Set down the lines from the one containing "shoulder and recess" to the one containing "record = json.load(file)", both lines included, exactly as they stand and with no other lines.

Begin Information supplied

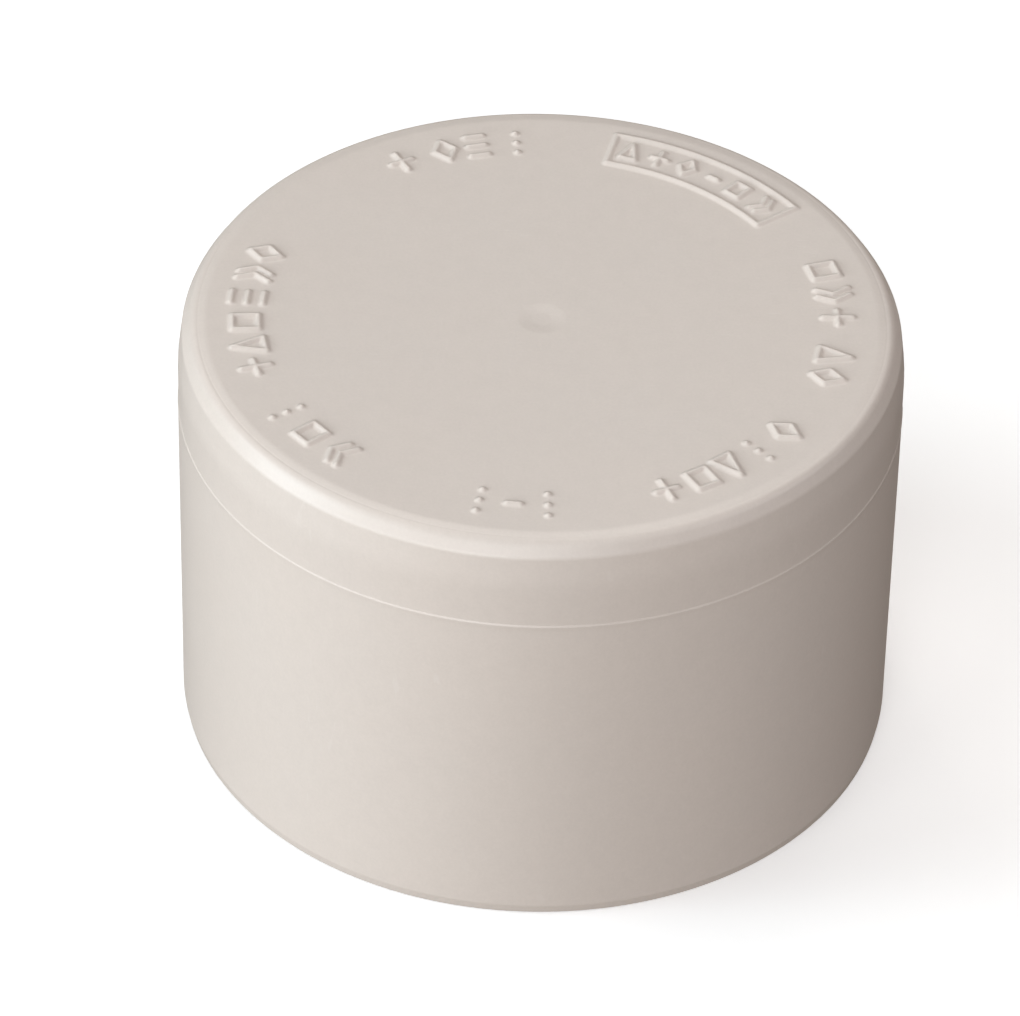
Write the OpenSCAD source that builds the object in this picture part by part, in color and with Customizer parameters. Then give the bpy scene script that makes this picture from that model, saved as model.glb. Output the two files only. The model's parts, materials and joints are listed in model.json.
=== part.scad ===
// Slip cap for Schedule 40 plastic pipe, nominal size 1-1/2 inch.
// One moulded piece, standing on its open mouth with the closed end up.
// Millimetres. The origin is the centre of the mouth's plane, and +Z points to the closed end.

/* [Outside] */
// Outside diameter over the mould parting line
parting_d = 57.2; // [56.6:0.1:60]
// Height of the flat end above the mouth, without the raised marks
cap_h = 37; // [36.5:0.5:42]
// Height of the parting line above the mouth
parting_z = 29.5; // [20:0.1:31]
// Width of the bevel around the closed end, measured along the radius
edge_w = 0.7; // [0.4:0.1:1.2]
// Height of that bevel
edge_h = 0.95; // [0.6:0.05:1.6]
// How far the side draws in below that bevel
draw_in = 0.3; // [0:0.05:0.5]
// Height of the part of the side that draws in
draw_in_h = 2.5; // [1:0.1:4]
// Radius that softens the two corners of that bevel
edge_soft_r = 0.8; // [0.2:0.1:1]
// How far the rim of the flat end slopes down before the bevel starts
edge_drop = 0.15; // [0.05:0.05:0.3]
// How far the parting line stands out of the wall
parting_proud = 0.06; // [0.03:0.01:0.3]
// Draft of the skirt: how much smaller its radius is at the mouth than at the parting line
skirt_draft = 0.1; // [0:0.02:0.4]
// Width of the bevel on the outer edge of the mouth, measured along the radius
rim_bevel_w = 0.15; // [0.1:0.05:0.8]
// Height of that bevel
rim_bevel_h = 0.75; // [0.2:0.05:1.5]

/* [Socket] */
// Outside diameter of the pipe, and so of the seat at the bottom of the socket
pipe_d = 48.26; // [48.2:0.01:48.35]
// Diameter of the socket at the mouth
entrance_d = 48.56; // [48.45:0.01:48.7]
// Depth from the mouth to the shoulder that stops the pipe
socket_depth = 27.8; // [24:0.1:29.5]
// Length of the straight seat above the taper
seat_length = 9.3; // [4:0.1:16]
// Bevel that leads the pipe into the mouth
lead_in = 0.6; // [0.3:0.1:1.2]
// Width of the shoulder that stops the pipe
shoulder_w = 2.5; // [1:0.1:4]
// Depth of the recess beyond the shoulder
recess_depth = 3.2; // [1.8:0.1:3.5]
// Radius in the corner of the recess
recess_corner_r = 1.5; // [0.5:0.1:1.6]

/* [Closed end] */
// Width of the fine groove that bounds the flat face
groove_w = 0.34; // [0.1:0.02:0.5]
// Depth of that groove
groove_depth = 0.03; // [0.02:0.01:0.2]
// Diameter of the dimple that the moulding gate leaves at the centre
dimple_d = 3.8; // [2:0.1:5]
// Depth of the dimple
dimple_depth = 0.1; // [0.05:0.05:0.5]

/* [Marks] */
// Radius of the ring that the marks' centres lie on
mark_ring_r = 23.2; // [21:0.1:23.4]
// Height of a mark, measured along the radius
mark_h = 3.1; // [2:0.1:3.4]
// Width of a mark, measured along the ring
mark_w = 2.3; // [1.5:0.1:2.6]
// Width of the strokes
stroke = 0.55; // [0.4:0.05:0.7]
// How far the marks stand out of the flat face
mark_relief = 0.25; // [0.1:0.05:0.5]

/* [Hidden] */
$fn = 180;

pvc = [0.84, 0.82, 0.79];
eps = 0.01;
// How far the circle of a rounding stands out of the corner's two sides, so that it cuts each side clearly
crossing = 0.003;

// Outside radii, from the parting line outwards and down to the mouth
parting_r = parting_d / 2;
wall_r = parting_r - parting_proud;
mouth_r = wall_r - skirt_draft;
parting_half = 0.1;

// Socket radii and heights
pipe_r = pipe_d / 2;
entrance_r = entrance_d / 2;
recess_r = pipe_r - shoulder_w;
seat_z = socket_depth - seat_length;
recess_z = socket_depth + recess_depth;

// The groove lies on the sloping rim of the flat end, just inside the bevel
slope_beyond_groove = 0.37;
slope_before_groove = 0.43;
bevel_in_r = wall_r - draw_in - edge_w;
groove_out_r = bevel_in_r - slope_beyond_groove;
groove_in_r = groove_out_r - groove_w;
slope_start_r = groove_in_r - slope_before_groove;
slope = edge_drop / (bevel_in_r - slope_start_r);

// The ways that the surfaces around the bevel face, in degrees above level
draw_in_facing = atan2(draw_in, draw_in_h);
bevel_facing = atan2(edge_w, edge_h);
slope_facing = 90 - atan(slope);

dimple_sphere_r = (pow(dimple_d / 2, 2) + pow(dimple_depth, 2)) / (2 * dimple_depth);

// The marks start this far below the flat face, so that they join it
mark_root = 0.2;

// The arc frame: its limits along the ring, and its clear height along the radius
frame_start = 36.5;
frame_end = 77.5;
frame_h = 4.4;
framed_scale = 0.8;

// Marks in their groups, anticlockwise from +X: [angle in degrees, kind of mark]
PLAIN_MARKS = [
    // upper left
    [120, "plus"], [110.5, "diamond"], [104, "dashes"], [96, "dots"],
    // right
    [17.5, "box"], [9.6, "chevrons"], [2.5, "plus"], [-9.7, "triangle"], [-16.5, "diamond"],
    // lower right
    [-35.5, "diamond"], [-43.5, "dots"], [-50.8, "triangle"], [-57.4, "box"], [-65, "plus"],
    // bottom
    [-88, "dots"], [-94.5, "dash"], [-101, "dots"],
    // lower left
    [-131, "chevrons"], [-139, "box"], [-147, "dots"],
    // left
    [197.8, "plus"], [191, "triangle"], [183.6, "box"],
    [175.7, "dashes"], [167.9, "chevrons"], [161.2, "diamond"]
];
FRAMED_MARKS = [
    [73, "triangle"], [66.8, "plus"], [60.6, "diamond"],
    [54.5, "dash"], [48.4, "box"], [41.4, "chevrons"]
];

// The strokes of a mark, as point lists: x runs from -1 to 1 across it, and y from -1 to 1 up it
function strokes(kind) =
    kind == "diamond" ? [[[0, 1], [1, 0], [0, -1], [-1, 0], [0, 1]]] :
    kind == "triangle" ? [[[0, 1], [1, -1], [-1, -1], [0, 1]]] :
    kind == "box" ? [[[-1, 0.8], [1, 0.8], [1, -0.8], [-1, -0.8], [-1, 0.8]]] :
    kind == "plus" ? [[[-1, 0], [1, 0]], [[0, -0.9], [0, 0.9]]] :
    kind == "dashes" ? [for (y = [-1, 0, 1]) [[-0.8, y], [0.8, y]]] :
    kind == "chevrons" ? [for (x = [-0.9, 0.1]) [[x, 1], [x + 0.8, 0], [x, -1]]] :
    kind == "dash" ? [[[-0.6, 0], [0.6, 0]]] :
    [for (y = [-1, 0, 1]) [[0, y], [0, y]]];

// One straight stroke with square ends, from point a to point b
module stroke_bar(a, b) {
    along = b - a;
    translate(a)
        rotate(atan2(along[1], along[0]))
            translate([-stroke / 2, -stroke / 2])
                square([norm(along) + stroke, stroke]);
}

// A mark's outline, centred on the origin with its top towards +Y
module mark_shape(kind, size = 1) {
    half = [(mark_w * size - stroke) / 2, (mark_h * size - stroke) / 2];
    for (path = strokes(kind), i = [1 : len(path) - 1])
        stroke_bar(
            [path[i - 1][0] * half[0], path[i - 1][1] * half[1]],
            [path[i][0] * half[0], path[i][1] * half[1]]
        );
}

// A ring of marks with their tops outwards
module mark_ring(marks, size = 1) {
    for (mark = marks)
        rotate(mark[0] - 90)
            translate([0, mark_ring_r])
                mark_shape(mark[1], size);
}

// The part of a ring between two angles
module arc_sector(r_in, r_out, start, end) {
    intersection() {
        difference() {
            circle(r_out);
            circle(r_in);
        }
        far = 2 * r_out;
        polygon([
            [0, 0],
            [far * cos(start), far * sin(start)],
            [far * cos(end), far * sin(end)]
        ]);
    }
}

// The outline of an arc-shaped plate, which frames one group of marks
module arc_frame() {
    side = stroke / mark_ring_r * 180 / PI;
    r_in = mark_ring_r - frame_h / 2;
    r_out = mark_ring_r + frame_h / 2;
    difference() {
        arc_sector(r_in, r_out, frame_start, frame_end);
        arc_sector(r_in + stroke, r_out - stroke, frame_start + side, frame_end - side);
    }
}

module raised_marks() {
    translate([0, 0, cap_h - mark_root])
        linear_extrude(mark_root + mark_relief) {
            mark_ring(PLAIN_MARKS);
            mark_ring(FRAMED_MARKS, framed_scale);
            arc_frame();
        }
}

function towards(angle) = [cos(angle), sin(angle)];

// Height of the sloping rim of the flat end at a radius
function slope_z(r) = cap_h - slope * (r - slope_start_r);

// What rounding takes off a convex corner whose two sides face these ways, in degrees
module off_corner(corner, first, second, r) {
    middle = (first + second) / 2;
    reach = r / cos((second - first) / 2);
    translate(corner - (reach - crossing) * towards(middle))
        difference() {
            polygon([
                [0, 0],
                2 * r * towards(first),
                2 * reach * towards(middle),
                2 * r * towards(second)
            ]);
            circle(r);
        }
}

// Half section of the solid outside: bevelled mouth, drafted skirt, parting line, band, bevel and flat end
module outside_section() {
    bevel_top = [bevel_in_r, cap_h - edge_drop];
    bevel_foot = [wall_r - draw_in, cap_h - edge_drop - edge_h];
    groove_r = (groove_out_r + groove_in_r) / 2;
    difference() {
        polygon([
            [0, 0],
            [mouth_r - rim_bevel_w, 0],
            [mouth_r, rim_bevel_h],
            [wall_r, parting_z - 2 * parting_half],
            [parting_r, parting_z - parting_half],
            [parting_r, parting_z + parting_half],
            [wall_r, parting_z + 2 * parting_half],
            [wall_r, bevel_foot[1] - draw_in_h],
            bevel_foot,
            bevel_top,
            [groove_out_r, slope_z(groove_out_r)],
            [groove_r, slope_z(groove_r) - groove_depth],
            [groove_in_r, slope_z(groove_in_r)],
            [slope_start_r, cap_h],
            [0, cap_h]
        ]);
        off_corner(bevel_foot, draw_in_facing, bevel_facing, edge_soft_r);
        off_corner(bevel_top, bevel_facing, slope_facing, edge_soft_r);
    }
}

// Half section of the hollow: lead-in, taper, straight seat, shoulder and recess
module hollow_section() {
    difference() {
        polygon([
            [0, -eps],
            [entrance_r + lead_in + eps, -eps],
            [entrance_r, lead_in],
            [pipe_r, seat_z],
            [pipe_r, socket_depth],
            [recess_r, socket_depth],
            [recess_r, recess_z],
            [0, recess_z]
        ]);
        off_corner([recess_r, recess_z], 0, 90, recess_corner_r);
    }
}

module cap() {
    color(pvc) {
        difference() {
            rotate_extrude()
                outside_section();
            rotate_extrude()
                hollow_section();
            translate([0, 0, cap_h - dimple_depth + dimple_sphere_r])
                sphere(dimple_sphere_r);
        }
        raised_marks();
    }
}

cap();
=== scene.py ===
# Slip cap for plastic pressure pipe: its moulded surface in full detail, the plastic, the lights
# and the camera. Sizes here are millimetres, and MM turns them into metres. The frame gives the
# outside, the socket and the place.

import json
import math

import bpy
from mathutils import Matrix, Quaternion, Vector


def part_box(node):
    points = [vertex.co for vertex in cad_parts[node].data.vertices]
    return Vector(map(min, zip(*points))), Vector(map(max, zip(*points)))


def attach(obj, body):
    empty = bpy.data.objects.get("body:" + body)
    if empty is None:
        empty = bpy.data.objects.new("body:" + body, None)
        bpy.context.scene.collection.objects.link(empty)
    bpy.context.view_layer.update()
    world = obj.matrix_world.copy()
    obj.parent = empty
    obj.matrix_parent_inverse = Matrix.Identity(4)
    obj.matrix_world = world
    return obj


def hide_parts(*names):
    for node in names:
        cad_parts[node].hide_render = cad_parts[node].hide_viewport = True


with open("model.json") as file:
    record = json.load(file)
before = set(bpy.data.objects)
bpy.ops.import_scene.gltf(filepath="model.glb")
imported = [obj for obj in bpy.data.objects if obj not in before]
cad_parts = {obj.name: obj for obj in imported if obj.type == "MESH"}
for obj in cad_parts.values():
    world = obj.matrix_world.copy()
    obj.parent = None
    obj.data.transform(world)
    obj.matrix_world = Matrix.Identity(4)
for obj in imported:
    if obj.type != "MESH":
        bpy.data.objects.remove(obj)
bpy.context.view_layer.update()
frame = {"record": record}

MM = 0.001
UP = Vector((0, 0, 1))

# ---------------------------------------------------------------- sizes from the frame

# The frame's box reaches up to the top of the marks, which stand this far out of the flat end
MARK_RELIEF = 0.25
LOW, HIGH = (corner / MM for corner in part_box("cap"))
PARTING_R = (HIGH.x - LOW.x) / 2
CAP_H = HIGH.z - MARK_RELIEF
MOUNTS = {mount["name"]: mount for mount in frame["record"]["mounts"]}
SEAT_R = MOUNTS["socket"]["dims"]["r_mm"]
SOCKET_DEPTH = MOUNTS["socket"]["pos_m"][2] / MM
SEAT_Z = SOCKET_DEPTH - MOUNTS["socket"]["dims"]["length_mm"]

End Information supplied

### Task output
// Half section of the hollow: lead-in, taper, straight seat, shoulder and recess
module hollow_section() {
    difference() {
        polygon([
            [0, -eps],
            [entrance_r + lead_in + eps, -eps],
            [entrance_r, lead_in],
            [pipe_r, seat_z],
            [pipe_r, socket_depth],
            [recess_r, socket_depth],
            [recess_r, recess_z],
            [0, recess_z]
        ]);
        off_corner([recess_r, recess_z], 0, 90, recess_corner_r);
    }
}

module cap() {
    color(pvc) {
        difference() {
            rotate_extrude()
                outside_section();
            rotate_extrude()
                hollow_section();
            translate([0, 0, cap_h - dimple_depth + dimple_sphere_r])
                sphere(dimple_sphere_r);
        }
        raised_marks();
    }
}

cap();
=== scene.py ===
# Slip cap for plastic pressure pipe: its moulded surface in full detail, the plastic, the lights
# and the camera. Sizes here are millimetres, and MM turns them into metres. The frame gives the
# outside, the socket and the place.

import json
import math

import bpy
from mathutils import Matrix, Quaternion, Vector


def part_box(node):
    points = [vertex.co for vertex in cad_parts[node].data.vertices]
    return Vector(map(min, zip(*points))), Vector(map(max, zip(*points)))


def attach(obj, body):
    empty = bpy.data.objects.get("body:" + body)
    if empty is None:
        empty = bpy.data.objects.new("body:" + body, None)
        bpy.context.scene.collection.objects.link(empty)
    bpy.context.view_layer.update()
    world = obj.matrix_world.copy()
    obj.parent = empty
    obj.matrix_parent_inverse = Matrix.Identity(4)
    obj.matrix_world = world
    return obj


def hide_parts(*names):
    for node in names:
        cad_parts[node].hide_render = cad_parts[node].hide_viewport = True


with open("model.json") as file:
    record = json.load(file)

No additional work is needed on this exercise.